This man cannot help himself can he. EVERY time he opens his mouth he says something stupid.
Even at school I though Of Mice And Men was a brillaint book and even more so today it is so deep tragic. Not read Mockingbird so cannot comment. My friend last night said to me 'why don't they read harry potter?'
Bahahaha a aaaahhhhhhhhhhhhhhh I went on for about a minute!
Watch out the thought police will be on to you soon.
imho (I haven't looked at Literature) the changes the changes to EYFS, KS1 and KS2 in the other subjects looks pretty good to me. They seem to have looked at what other countries steaming ahead of the UK are up to and have tweaked things to follow the same methods. Haven't looked beyond KS2 though, that might be a different story altogether.
GREED I thoroughly recommend Mockingbird which I read for the first time a couple of years ago when my son studied it for AS. I also recommend following it up with The Help which is written on a similar theme. Both get you thinking.
As I understand it the changes do not say you cannot use "of mice and men", rather they say you must read something from a 20thC British Author. So it would be entirely possible to read (say) "1984" AND "of mice and men".
ComputingData (26th May 2014)
Reading 1984 would not be a bad thing. Excellent author.
Maybe 1984 and Brave New World should be compulsory reading. Kids might learn to see through the lies being told to them.
To this day - 30 years on - , I still detest Shakespeare, due to one fat, smelly, teacher who insisted we should all love it, just because ' it's the greatest thing ever written'.
Ditto Mockingbird, which came across as a party political broadcast by the 'all white people are arseholes' party.
BUT, of M&M - struck a cord, and maybe would do now more than ever, with about a quarter of the kids in Europe unable to find work.

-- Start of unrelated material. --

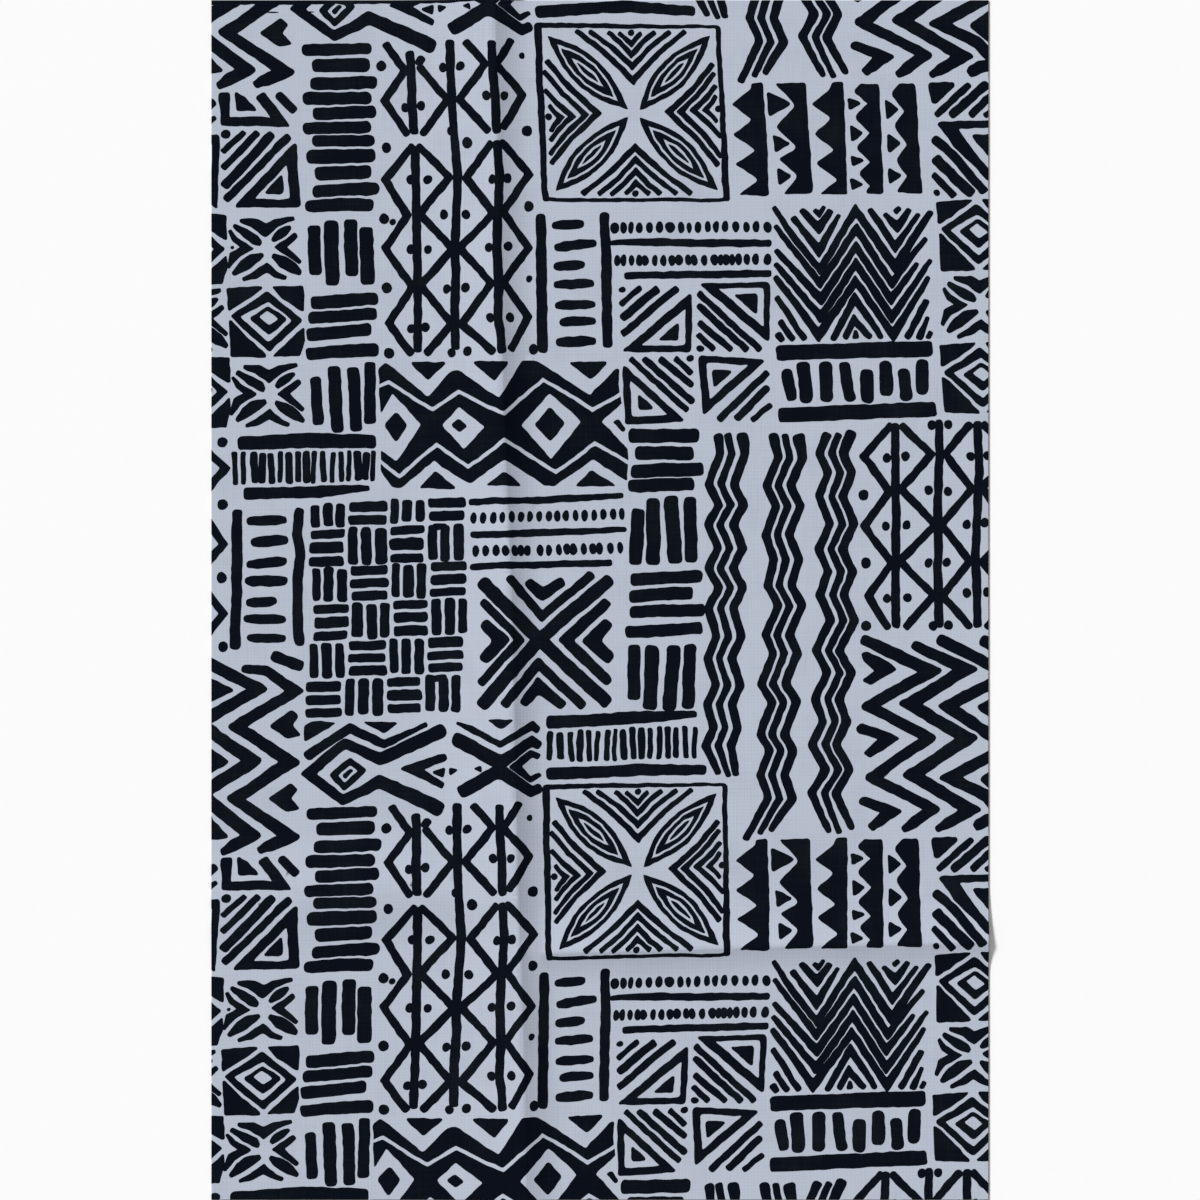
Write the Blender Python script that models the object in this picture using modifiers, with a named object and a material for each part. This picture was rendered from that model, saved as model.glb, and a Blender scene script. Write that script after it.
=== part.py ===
# A cut length of wax print cotton, lying face up and flat, with the creases of its folding.
#
# Metres, +Z up. +X runs across the cloth and +Y runs along it, to the selvedge. The origin lies
# under the middle of the cloth, on the surface that the cloth rests on.
#
# The cloth is one sheet. A lengthwise crease and a crosswise crease stand up from it as low
# ridges. Each has a lit side, which falls away gently, and a shaded side, which is steeper.

import bmesh
import bpy
import numpy as np

MM = 0.001

# The cut length
WIDTH = 368 * MM
LENGTH = 568 * MM
THICKNESS = 1 * MM

# A crease is a table with a row for each station along it, in millimetres:
# its place along the crease, where the crest lies across it, the crest's height, how wide the
# lit and the shaded side are, and how rounded the crest is, from 0, a sharp fold, to 1
COLUMNS = ("along", "crest", "height", "lit_side", "shaded_side", "roundness")

LENGTHWISE_CREASE = (
    (-284, -35, 2.6, 58, 18, 0.15),
    (-190, -37, 3.2, 60, 17, 0.10),
    (-142, -39, 3.5, 60, 16, 0.05),
    (0, -42, 3.0, 60, 15, 0.00),
    (95, -46, 3.3, 60, 16, 0.00),
    (190, -48, 2.8, 58, 15, 0.05),
    (284, -50, 3.1, 56, 16, 0.10),
)

CROSSWISE_CREASE = (
    (-184, -144, 0.6, 34, 34, 1.00),
    (-109, -137, 2.0, 32, 30, 1.00),
    (-71, -137, 2.6, 30, 28, 0.90),
    (-47, -150, 2.6, 30, 23, 0.50),
    (-28, -167, 2.8, 30, 16, 0.10),
    (76, -164, 2.6, 30, 15, 0.05),
    (184, -162, 2.2, 28, 15, 0.15),
)

# Grid lines lie at these shares of a crease's side, from its crest outwards
SIDE_STEPS = (0.0, 0.07, 0.18, 0.34, 0.55, 0.78, 1.0)
# and past the sides, over the flat cloth, about this far apart
FLAT_STEP = 26 * MM

# Pale blue-grey ground of the print
GROUND_COLOUR = (0.462, 0.503, 0.591, 1.0)


def crease_at(crease, along):
    """The values of a crease at a place along it, in metres and as a share for roundness."""
    rows = np.array(crease, dtype=float)
    places = rows[:, 0] * MM
    found = {}
    for index, name in enumerate(COLUMNS[1:], start=1):
        scale = 1.0 if name == "roundness" else MM
        found[name] = float(np.interp(along, places, rows[:, index])) * scale
    return found


def crease_height(crease, along, past_crest):
    """Height of a crease's ridge, at a signed distance past its crest towards the shaded side."""
    here = crease_at(crease, along)
    side = here["shaded_side"] if past_crest > 0 else here["lit_side"]
    rise = max(0.0, 1.0 - abs(past_crest) / side)
    sharp = rise**2
    rounded = rise**2 * (3.0 - 2.0 * rise)
    return here["height"] * (sharp + (rounded - sharp) * here["roundness"])


def cloth_height(x, y):
    """Height of the cloth's underside over the surface that it rests on."""
    lengthwise = crease_height(LENGTHWISE_CREASE, y, x - crease_at(LENGTHWISE_CREASE, y)["crest"])
    crosswise = crease_height(CROSSWISE_CREASE, x, crease_at(CROSSWISE_CREASE, x)["crest"] - y)
    return float(np.hypot(lengthwise, crosswise))


def grid_places(low, high, crest, low_side, high_side, low_count, high_count):
    """Places of the grid lines between two edges: close on a crease's two sides, wide past them."""
    below = [crest - low_side * step for step in reversed(SIDE_STEPS)]
    above = [crest + high_side * step for step in SIDE_STEPS[1:]]
    before = np.linspace(low, below[0], low_count + 1)[:-1]
    after = np.linspace(above[-1], high, high_count + 1)[1:]
    return [*before, *below, *above, *after]


def column_places(y, counts):
    """Places across the cloth, from the left edge to the right, along one row."""
    here = crease_at(LENGTHWISE_CREASE, y)
    sides = (here["lit_side"], here["shaded_side"])
    return grid_places(-WIDTH / 2, WIDTH / 2, here["crest"], *sides, *counts)


def row_places(x, counts):
    """Places along the cloth, from the bottom edge to the selvedge, along one column."""
    here = crease_at(CROSSWISE_CREASE, x)
    sides = (here["shaded_side"], here["lit_side"])
    return grid_places(-LENGTH / 2, LENGTH / 2, here["crest"], *sides, *counts)


def flat_counts(places_at, low, high):
    """How many wide steps fit between each edge and the crease's sides."""
    bare = places_at(0.0, (1, 1))
    return (
        max(1, round((bare[1] - low) / FLAT_STEP)),
        max(1, round((high - bare[-2]) / FLAT_STEP)),
    )


def make_cloth_surface():
    """The cloth's underside: a grid whose lines follow the two creases."""
    column_counts = flat_counts(column_places, -WIDTH / 2, WIDTH / 2)
    row_counts = flat_counts(row_places, -LENGTH / 2, LENGTH / 2)
    columns = len(column_places(0.0, column_counts))
    rows = len(row_places(0.0, row_counts))

    surface = bmesh.new()
    bmesh.ops.create_grid(surface, x_segments=columns - 1, y_segments=rows - 1, size=0.5)
    for vertex in surface.verts:
        column = round((vertex.co.x + 0.5) * (columns - 1))
        row = round((vertex.co.y + 0.5) * (rows - 1))
        y = row_places(0.0, row_counts)[row]
        for _ in range(3):
            x = column_places(y, column_counts)[column]
            y = row_places(x, row_counts)[row]
        vertex.co = (x, y, cloth_height(x, y))
    return surface


def make_printed_cotton():
    """Plain pale cotton, matt on both sides."""
    cotton = bpy.data.materials.new("printed_cotton")
    cotton.use_nodes = True
    shader = cotton.node_tree.nodes["Principled BSDF"]
    shader.inputs["Base Color"].default_value = GROUND_COLOUR
    shader.inputs["Roughness"].default_value = 0.9
    shader.inputs["Metallic"].default_value = 0.0
    return cotton


def make_cloth(collection):
    """The cut length, with its thickness laid on top of the underside."""
    mesh = bpy.data.meshes.new("cloth")
    surface = make_cloth_surface()
    surface.to_mesh(mesh)
    surface.free()
    mesh.materials.append(make_printed_cotton())
    mesh.shade_smooth()

    cloth = bpy.data.objects.new("cloth", mesh)
    collection.objects.link(cloth)
    sheet = cloth.modifiers.new("sheet", "SOLIDIFY")
    sheet.thickness = THICKNESS
    sheet.offset = 1.0
    return cloth


def main():
    for leftover in list(bpy.data.objects):
        bpy.data.objects.remove(leftover, do_unlink=True)
    collection = bpy.data.collections.new("wax print fabric")
    bpy.context.scene.collection.children.link(collection)
    make_cloth(collection)


main()
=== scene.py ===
# Wax print fabric: a cut length of printed cotton, lying face up with the creases of its folding.
# The frame is in metres. The print is charted in millimetres of cloth, (u, v): u runs right from
# the left edge and v runs down from the selvedge.

import math
import random

import bpy
import numpy as np
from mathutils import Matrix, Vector, noise
from mathutils.geometry import delaunay_2d_cdt


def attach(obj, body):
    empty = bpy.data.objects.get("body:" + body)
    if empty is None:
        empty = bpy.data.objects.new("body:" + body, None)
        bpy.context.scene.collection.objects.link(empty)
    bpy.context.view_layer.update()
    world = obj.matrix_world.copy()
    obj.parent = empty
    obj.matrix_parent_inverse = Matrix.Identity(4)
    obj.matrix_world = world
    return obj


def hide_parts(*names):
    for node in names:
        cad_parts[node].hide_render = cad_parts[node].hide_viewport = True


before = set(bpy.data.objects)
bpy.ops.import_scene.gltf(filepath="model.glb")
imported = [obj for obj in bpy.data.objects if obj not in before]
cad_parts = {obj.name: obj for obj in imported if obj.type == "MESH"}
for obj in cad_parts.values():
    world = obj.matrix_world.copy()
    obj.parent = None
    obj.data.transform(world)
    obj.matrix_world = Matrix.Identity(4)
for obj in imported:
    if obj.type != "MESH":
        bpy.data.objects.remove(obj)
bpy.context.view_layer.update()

mm = 0.001

cutLength = {
    "width": 368,
    "length": 568,
    "thickness": 0.35,
    "lift": 0.25,          # the cotton's underside lies this far over the surface it rests on
    "rim": 0.4,            # a row of narrow faces along the edges, which keeps the shading flat up to them
}


# Brush
shapes = []    # the print's outlines in painting order, each with True for ink or False for bare cloth

handCut = {
    "spread": 0.3,             # the ink runs this far past its drawn edge
    "bend": (14, 0.45),      # size of the slow wander of an edge, and how far it goes
    "nick": (3.6, 0.42),       # the same for its small unevenness
    "step": 0.9,
    "noiseSeed": 3,            # keeps the unevenness the same in each run
    "tolerance": 0.055,
    "seed": 3.7,
    "cornerShare": 0.48,       # a round corner takes up at most this share of a side
    "mitreLimit": 0.35,
    "ovalPoints": 12,
}

swelling = {"places": (0, 0.22, 0.75, 1), "widths": (0.62, 1, 1, 0.6)}      # along a rung


def paint(outline, ink=True):
    shapes.append((outline, ink))


def roundCorners(outline, reach):
    # each corner becomes a short curve that starts this far before it
    reach = np.broadcast_to(reach, outline.shape)
    before = np.roll(outline, 1)
    after = np.roll(outline, -1)
    pieces = []
    for a, corner, b, r in zip(before, outline, after, reach):
        start = corner + (a - corner) * min(handCut["cornerShare"], r / abs(a - corner))
        end = corner + (b - corner) * min(handCut["cornerShare"], r / abs(b - corner))
        for s in (0, 0.25, 0.5, 0.75, 1):
            pieces.append((1 - s) ** 2 * start + 2 * s * (1 - s) * corner + s ** 2 * end)
    return np.array(pieces)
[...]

In any case, strangling the life out of English Lit for students cannot be a good thing in the long term.
Michael Gove has written a reply in The Telegraph defending his position on this matter:
Link: Michael Gove: Kill a Mockingbird? I'd never dream of it - Telegraph
...Last year the Department for Education set out new requirements around which exam boards would frame their specifications. The new subject content for all GCSEs is broader and deeper than before – reflecting a higher level of ambition for children. In English literature, we emphasised that students must read a wide range of texts. We also set out a core that had to be covered – specifically a whole Shakespeare play, poetry from 1789 including the romantics, a 19th-century novel and some fiction or drama written in the British Isles since 1914.
Beyond this, exam boards have the freedom to design specifications so that they are stretching and interesting, and include any number of other texts from which teachers can then choose...
So once the core texts that have to be covered have been studied how much time will be left to study To Kill a Mockingbird and Of mice and men?